I agree with Leandra – the roofers probably killed the bench and disposed of the corpse. When we moved house, the movers lost one of our boxes. It had it our iron in it. It took me 3 months to notice, and even then it was only because my mother asked me where on earth my iron was.
Well, now you have to go around and check to make sure that nothing else is missing. Good luck.
Now, Tulip, don’t panic, but is there any Kudzu near your house? Because that mess can swallow a park bench in about a half hour…but it’s been two months. Couldn’t be Kudzu, your whole house would be gone by now. Still, Georgia foliage being what it is, I’d check the plantings in your yard for bench-shapedness. Just sayin’.

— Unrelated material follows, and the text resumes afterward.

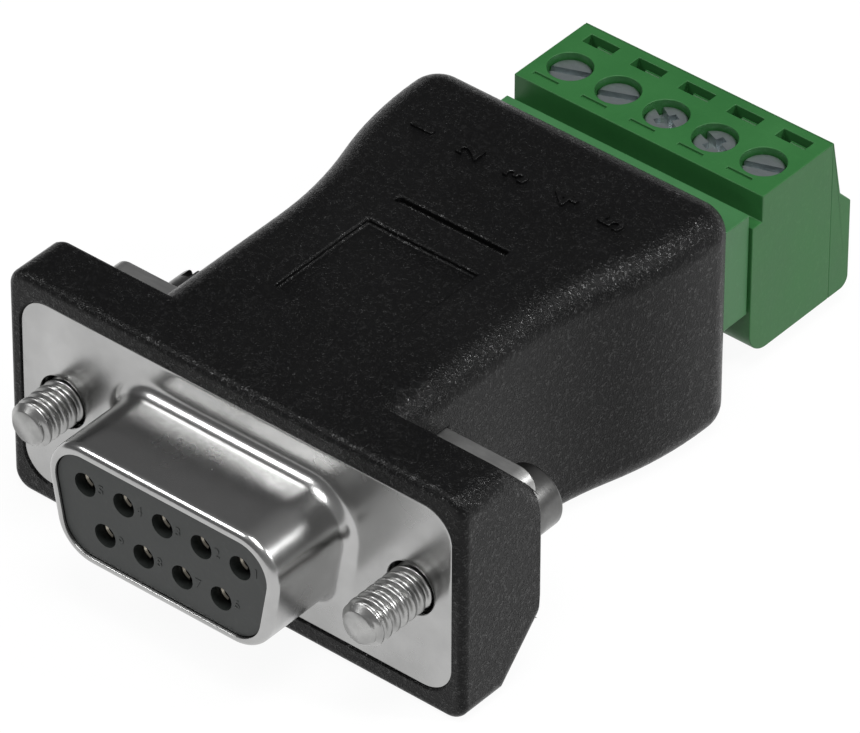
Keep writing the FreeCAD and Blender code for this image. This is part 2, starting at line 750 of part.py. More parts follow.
def make_terminal_header():
    """Open-ended shroud in the hood's mouth, keyed along its roof, with a pin hole for each pole."""
    body = new_body("terminal_header")
    half_wide, wall = header_half, s["header_wall"]
    shroud = new_sketch(body, "XZ_Plane", header_start)
    add_outline(shroud, rectangle(-half_wide, header_bottom, half_wide, header_top))
    pad(body, shroud, s["header_depth"])
    inside = new_sketch(body, "XZ_Plane", header_start + s["header_floor"])
    add_outline(inside, rectangle(wall - half_wide, header_bottom + wall, half_wide - wall, header_top - wall))
    pocket(body, inside, s["header_depth"])
    hole = new_sketch(body, "XZ_Plane", header_start)
    half_pin = s["header_pin"] / 2
    add_outline(hole, rectangle(first_pole - half_pin, pin_z - half_pin, first_pole + half_pin, pin_z + half_pin))
    hole_cut = pocket(body, hole, s["header_floor"] * 2)
    key = new_sketch(body, "XZ_Plane", header_start + s["header_floor"])
    half_key, key_base = s["key_width"] / 2, header_top - wall
    add_outline(key, rectangle(first_pole - half_key, key_base - wall, first_pole + half_key,
                               key_base + s["key_height"]))
    key_cut = pocket(body, key, s["header_depth"])
    row_of(body, [hole_cut, key_cut], s["pole_pitch"], s["pole_count"])


def pole_x(pole):
    return first_pole + s["pole_pitch"] * pole


def make_header_pin(pole):
    """Square pin: lies on the board, passes the header's floor and stands in the shroud."""
    body = new_body(f"header_pin_{pole + 1}")
    half = s["header_pin"] / 2
    start = header_start - s["header_pin_solder"]
    end = header_start + s["header_floor"] + s["header_pin_reach"]
    section = new_sketch(body, "XZ_Plane", start)
    add_outline(section, rectangle(-half, -half, half, half))
    pad(body, section, end - start)
    chamfer(body, lambda edge: lies_at(edge, "y", end), half / 2)
    place(body, x=pole_x(pole), z=pin_z)


def make_terminal_plug():
    """Plug housing: nose, main block, and for each pole a screw well, a cage room and a latch window."""
    body = new_body("terminal_plug")
    half_wide, toe = plug_half, s["plug_toe"]
    upper_front = plug_front + s["plug_front_step"]
    side = new_sketch(body, "YZ_Plane")
    add_outline(side, [(plug_front, toe - s["plug_bottom"]), (plug_front + toe, -s["plug_bottom"]),
                       (plug_back, -s["plug_bottom"]), (plug_back, s["plug_top"]), (upper_front, s["plug_top"]),
                       (upper_front, s["plug_ledge"]), (plug_front, s["plug_ledge"])],
                {0: (plug_front + toe, toe - s["plug_bottom"])})
    pad(body, side, plug_half * 2, both=True)
    nose = new_sketch(body, "XZ_Plane", plug_front)
    inset = s["header_wall"] + s["nose_gap"]
    nose_half, nose_low, nose_high = header_half - inset, header_bottom + inset, header_top - inset
    add_outline(nose, rectangle(-nose_half, nose_low, nose_half, nose_high))
    pad(body, nose, s["nose_length"], towards=-1)
    chamfer(body, lambda edge: lies_at(edge, "y", nose_front), s["nose_chamfer"])

    def cut_box(plane, away, corners, depth, towards=1):
        sketch = new_sketch(body, plane, away)
        add_outline(sketch, corners)
        return pocket(body, sketch, depth, towards)

    rib = new_sketch(body, "XZ_Plane", plug_front)
    half_rib = s["key_width"] / 2 - s["nose_gap"]
    rib_top = header_top - s["header_wall"] + s["key_height"] - s["nose_gap"]
    add_outline(rib, rectangle(first_pole - half_rib, nose_high - s["key_height"], first_pole + half_rib, rib_top))
    made = [pad(body, rib, s["nose_length"] - s["nose_chamfer"] * 2, towards=-1)]

    pin_room = s["header_pin"] / 2 + s["contact_room"]
    made.append(cut_box("XZ_Plane", nose_front, rectangle(first_pole - pin_room, pin_z - pin_room,
                                                          first_pole + pin_room, pin_z + pin_room),
                        s["nose_length"] / 2))
    room = s["contact_room"]
    spring_top, spring_low = leaf_out_top + s["spring_flare"] + room, leaf_out_low - s["spring_flare"] - room
    contact = new_sketch(body, "YZ_Plane", first_pole)
    add_outline(contact, [(mouth_front - room, spring_low), (riser_front - room, spring_low),
                          (riser_front - room, bar_bottom - room), (cage_front, bar_bottom - room),
                          (cage_front, bar_top + room), (riser_back + room, bar_top + room),
                          (riser_back + room, spring_top), (mouth_front - room, spring_top)])
    made.append(pocket(body, contact, s["bar_width"] + room * 2, both=True))
    made.append(cut_box("XZ_Plane", room_front, rectangle(first_pole - room_half, room_bottom,
                                                          first_pole + room_half, shelf_bottom),
                        s["plug_body_depth"]))
    well = new_sketch(body, "XY_Plane", s["plug_top"])
    add_circle(well, first_pole, s["screw_line"], s["screw_well"])
    made.append(pocket(body, well, s["plug_top"] - head_bottom, towards=-1))
    shelf = new_sketch(body, "XY_Plane", head_bottom)
    add_circle(shelf, first_pole, s["screw_line"], thread_hole)
    made.append(pocket(body, shelf, s["well_shelf"] * 2, towards=-1))
    half_window = s["window_width"] / 2
    made.append(cut_box("XY_Plane", s["plug_top"], rectangle(first_pole - half_window, window_front,
                                                             first_pole + half_window, window_back),
                        s["window_roof"] + s["latch_thick"] / 2, towards=-1))
    made.append(cut_box("XZ_Plane", window_front, rectangle(first_pole - half_window, latch_bottom,
                                                            first_pole + half_window, latch_top),
                        s["plug_body_depth"]))
    row_of(body, made, s["pole_pitch"], s["pole_count"])


def make_terminal_cover():
    """Back cover of the plug: slanted brow, wire funnels, bosses behind the cages and snap latches."""
    body = new_body("terminal_cover")
    brow, shoulder = plug_back + s["cover_brow"], plug_back + s["cover_shoulder"]
    shoulder_z, heel = s["cover_shoulder_rise"], s["cover_heel"]
    side = new_sketch(body, "YZ_Plane")
    add_outline(side, [(plug_back, -s["plug_bottom"]), (cover_back - heel, -s["plug_bottom"]),
                       (cover_back, heel - s["plug_bottom"]), (cover_back, shoulder_z - s["cover_ledge"]),
                       (shoulder, shoulder_z), (brow, s["plug_top"]), (plug_back, s["plug_top"])],
                {1: (cover_back - heel, heel - s["plug_bottom"])})
    pad(body, side, plug_half * 2, both=True)

    boss_half = room_half - s["latch_gap"]
    boss_length = plug_back - bar_back - s["cage_gap"] * 2
    boss = new_sketch(body, "XZ_Plane", plug_back)
    add_outline(boss, rectangle(first_pole - boss_half, room_bottom + s["latch_gap"], first_pole + boss_half,
                                bar_top))
    made = [pad(body, boss, boss_length, towards=-1)]
    half_latch = s["window_width"] / 2 - s["latch_gap"]
    latch_end = window_front + s["latch_gap"]
    latch = new_sketch(body, "XZ_Plane", plug_back)
    add_outline(latch, rectangle(first_pole - half_latch, latch_bottom + s["latch_gap"],
                                 first_pole + half_latch, latch_top - s["latch_gap"]))
    made.append(pad(body, latch, plug_back - latch_end, towards=-1))
    nub = new_sketch(body, "YZ_Plane", first_pole + s["latch_nub_gap"] / 2)
    nub_back = window_back - s["latch_gap"] * 3
    add_outline(nub, [(latch_end, latch_bottom + s["latch_thick"] / 2), (nub_back, latch_bottom + s["latch_thick"] / 2),
                      (nub_back, latch_top + s["latch_nub"]), (latch_end + s["latch_nub"], latch_top + s["latch_nub"]),
                      (latch_end, latch_top)])
    made.append(pad(body, nub, half_latch * 2 - s["latch_nub_gap"], both=True))

    wire_z = (bar_bottom + window_bottom) / 2
    throat_wide, throat_high = s["wire_throat"] / 2, s["wire_space"] / 2 - s["cage_gap"]
    throat = new_sketch(body, "XZ_Plane", plug_back - boss_length)
    add_outline(throat, rectangle(first_pole - throat_wide, wire_z - throat_high, first_pole + throat_wide,
                                  wire_z + throat_high))
    made.append(pocket(body, throat, boss_length + s["cover_thick"]))
    row_of(body, made, s["pole_pitch"], s["pole_count"])
    at_mouth = lambda edge: lies_at(edge, "y", cover_back) and edge.Length < s["pole_pitch"].value
    chamfer(body, at_mouth, s["wire_funnel"])


def make_plug_contact(pole):
    """Stamped contact: two leaves that grip the pin, a riser, and the bar that the wire is pressed on."""
    body = new_body(f"plug_contact_{pole + 1}")
    leaf_start = mouth_front + s["spring_flare"] * 3
    flare = s["spring_flare"]
    strip = new_sketch(body, "YZ_Plane")
    add_outline(strip, [(mouth_front, leaf_out_top + flare), (leaf_start, leaf_out_top), (riser_back, leaf_out_top),
                        (riser_back, bar_top), (bar_back, bar_top), (bar_back, bar_bottom),
                        (riser_front, bar_bottom), (riser_front, leaf_out_low), (leaf_start, leaf_out_low),
                        (mouth_front, leaf_out_low - flare), (mouth_front, leaf_in_low - flare),
                        (leaf_start, leaf_in_low), (riser_front, leaf_in_low), (riser_front, leaf_in_top),
                        (leaf_start, leaf_in_top), (mouth_front, leaf_in_top + flare)])
    pad(body, strip, s["bar_width"], both=True)
    place(body, x=pole_x(pole))


def make_clamp_cage(pole):
    """Rising cage: a nut on top and a window through which the bar and the wire pass."""
    body = new_body(f"clamp_cage_{pole + 1}")
    half_wide, half_deep = s["cage_width"] / 2, s["cage_depth"] / 2
    block = new_sketch(body, "XZ_Plane", -half_deep)
    add_outline(block, rectangle(-half_wide, cage_bottom, half_wide, cage_top))
    pad(body, block, s["cage_depth"])
    window = new_sketch(body, "XZ_Plane", -half_deep)
    inner = half_wide - s["cage_side"]
    add_outline(window, rectangle(-inner, window_bottom, inner, window_top))
    pocket(body, window, s["cage_depth"])
    thread = new_sketch(body, "XY_Plane", cage_top)
    add_circle(thread, 0, 0, thread_hole)
    pocket(body, thread, s["cage_nut"], towards=-1)
    place(body, x=pole_x(pole), y=s["screw_line"])


def make_clamp_screw(pole, crossed, turned):
    """Slotted cheese-head screw on its own Z axis; two of the five have a cross slot."""
    body = new_body(f"clamp_screw_{pole + 1}")
    head, thread = s["clamp_head"] / 2, s["clamp_thread"] / 2
    edge = s["clamp_head_edge"]
    tip = bar_top + s["cage_gap"] / 2
    profile = new_sketch(body, "XZ_Plane")
    add_outline(profile, [(0, tip), (thread - edge, tip), (thread, tip + edge), (thread, head_bottom),
                          (head, head_bottom), (head, head_top - edge), (head - edge, head_top), (0, head_top)])
    revolve(body, profile)
    half_slot = s["clamp_slot"] / 2
    slot = new_sketch(body, "XY_Plane", head_top)
    add_outline(slot, rectangle(-head * 2, -half_slot, head * 2, half_slot))
    pocket(body, slot, s["clamp_slot_depth"], towards=-1)
    if crossed:
        cross = new_sketch(body, "XY_Plane", head_top)
        reach = head * 0.55
        add_outline(cross, rectangle(-half_slot, -reach, half_slot, reach))
        pocket(body, cross, s["clamp_slot_depth"], towards=-1)
    place(body, x=pole_x(pole), y=s["screw_line"], turned=turned, about=V(0, 0, 1))


# How far each clamp screw stands turned, in degrees, from the first pole to the last.
screw_turns = [22, 23, -31, -20, 20]


def make_everything():
    make_front_shell()
    make_back_shell()
    make_front_insulator()
    make_back_insulator()
    for place_in_row in range(5):
        make_socket_contact(5 - place_in_row, s["contact_pitch"] * (place_in_row - 2), upper=True)
    for place_in_row in range(4):
        make_socket_contact(9 - place_in_row, s["contact_pitch"] * (place_in_row - 1.5), upper=False)
    make_circuit_board()
    make_hood()
    make_retainer("retainer_left", -1)
    make_retainer("retainer_right", 1)
    make_jackscrew("jackscrew_left", -1, s["left_pushed_back"], turned=68)
    make_jackscrew("jackscrew_right", 1, 0, turned=44)
    make_terminal_header()
    make_terminal_plug()
    make_terminal_cover()
    for pole in range(round(s["pole_count"].value)):
        make_header_pin(pole)
        make_plug_contact(pole)
        make_clamp_cage(pole)
        make_clamp_screw(pole, crossed=pole in (2, 3), turned=screw_turns[pole % len(screw_turns)])


def export_all():
    """Writes one file for each piece, once nothing in the document has failed."""
    doc.recompute()
    for thing in doc.Objects:
        if "Invalid" in thing.State or "Error" in thing.State:
            raise RuntimeError(f"{thing.Label} has failed: {thing.State}")
    bodies = [thing for thing in doc.Objects if thing.TypeId == "PartDesign::Body"]
    for body in bodies:
        shape = body.Shape
        if shape.isNull() or not shape.isValid() or len(shape.Solids) != 1:
            raise RuntimeError(f"{body.Label} is not one valid solid")
    for body in bodies:
        body.Shape.exportStep(f"parts/{body.Label}.step")
    print(f"{len(bodies)} pieces written")


make_everything()
export_all()
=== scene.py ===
import math

import bmesh
import bpy
import numpy as np
from mathutils import Matrix, Vector


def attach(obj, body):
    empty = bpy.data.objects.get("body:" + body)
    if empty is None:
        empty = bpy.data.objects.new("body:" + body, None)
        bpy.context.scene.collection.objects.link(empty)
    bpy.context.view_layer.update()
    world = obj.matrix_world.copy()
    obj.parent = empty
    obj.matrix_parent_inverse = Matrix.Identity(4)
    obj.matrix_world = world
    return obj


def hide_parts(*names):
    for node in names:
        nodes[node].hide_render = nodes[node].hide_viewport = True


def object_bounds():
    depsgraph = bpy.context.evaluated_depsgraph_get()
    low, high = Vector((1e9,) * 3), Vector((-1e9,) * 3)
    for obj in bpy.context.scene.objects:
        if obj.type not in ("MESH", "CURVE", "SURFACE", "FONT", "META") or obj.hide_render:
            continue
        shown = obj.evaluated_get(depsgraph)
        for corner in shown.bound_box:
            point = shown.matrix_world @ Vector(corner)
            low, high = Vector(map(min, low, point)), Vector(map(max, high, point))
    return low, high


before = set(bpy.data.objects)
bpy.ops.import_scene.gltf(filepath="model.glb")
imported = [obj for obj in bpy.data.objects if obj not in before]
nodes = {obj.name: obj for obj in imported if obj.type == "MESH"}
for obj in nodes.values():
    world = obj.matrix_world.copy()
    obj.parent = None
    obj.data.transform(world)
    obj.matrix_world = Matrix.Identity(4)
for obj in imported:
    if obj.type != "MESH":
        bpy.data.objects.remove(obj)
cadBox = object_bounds()
mm = 0.001
print("frame loaded:", len(nodes), "CAD pieces")


# ---- helpers

def addObject(name, data):
    thing = bpy.data.objects.new(name, data)
    bpy.context.scene.collection.objects.link(thing)
    return thing


def bakedMesh(thing):
    # a mesh of its own from what the modifiers or the lettering make
    bpy.context.view_layer.update()
    return bpy.data.meshes.new_from_object(thing.evaluated_get(bpy.context.evaluated_depsgraph_get()))


def newMaterial(name):
    material = bpy.data.materials.new(name)
    material.use_nodes = True
    tree = material.node_tree
    tree.nodes.clear()
    return material, tree


def addNode(tree, kind, **settings):
    node = tree.nodes.new(kind)
    for setting, value in settings.items():
        setattr(node, setting, value)
    return node


def feed(tree, socket, value):
    # a plain number is set on the socket, an output is linked to it
    if isinstance(value, (int, float)):
        socket.default_value = value
    else:
        tree.links.new(value, socket)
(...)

Hmmm…might someone (the roofers?) have moved it somewhere out front where it might have been considered “public property”?
I’m with Emma C. Does anyone TRULY know the depth of Monkey’s invisibility skill?
Maybe someone took it on vacation with them like those gnomes people steal. Perhaps the picture of your bench in far away places will start arriving soon. ;)
What you do is this. When you find it… paint some god-awful gaudy colour (like lime green) and then no one will want to steal it, and it’ll never go missing again because who’s ever going to overlook something like that?!
we had bright purple park benches once.
LyndaL I had to laugh at your missing iron. We just moved this month and in my second week of living here I unpacked my hairbrush and realized I had not noticed or cared that I had no brush for 10 days. Motherhood has officially eaten me.
Regarding the park bench, how funny that it woke him up at night. I presume you have already checked the areas in question (behind the shed or garage, etc) and nothing? I’d lean toward the “broke and hid the evidence” idea. And 2 months after the fact is probably far too long to demand answers.
Oh, is this YOUR bench? I was wondering how it got into my purse…
What? You thought I only smuggled brownies in there?
I’m with Amy. Kudzu got it. That stuff is lethal. (But if one should ever need to hide a body. . .)
Oh good, she confessed! I was going to have to rat out that neighbor of yours. Look very closely at the photos of her new door and I’m pretty sure you’ll see that she stole your bench, disassembled it, and reassembled it to look like a brand new swing/ Then she hung it next to her shiny new door. She’s pretty sneaky, but honest!
I predict you will fin dit again, in 10 years or so when you decide you need to move somewhere and it will turn up on the last day when you are cleaning out the garage.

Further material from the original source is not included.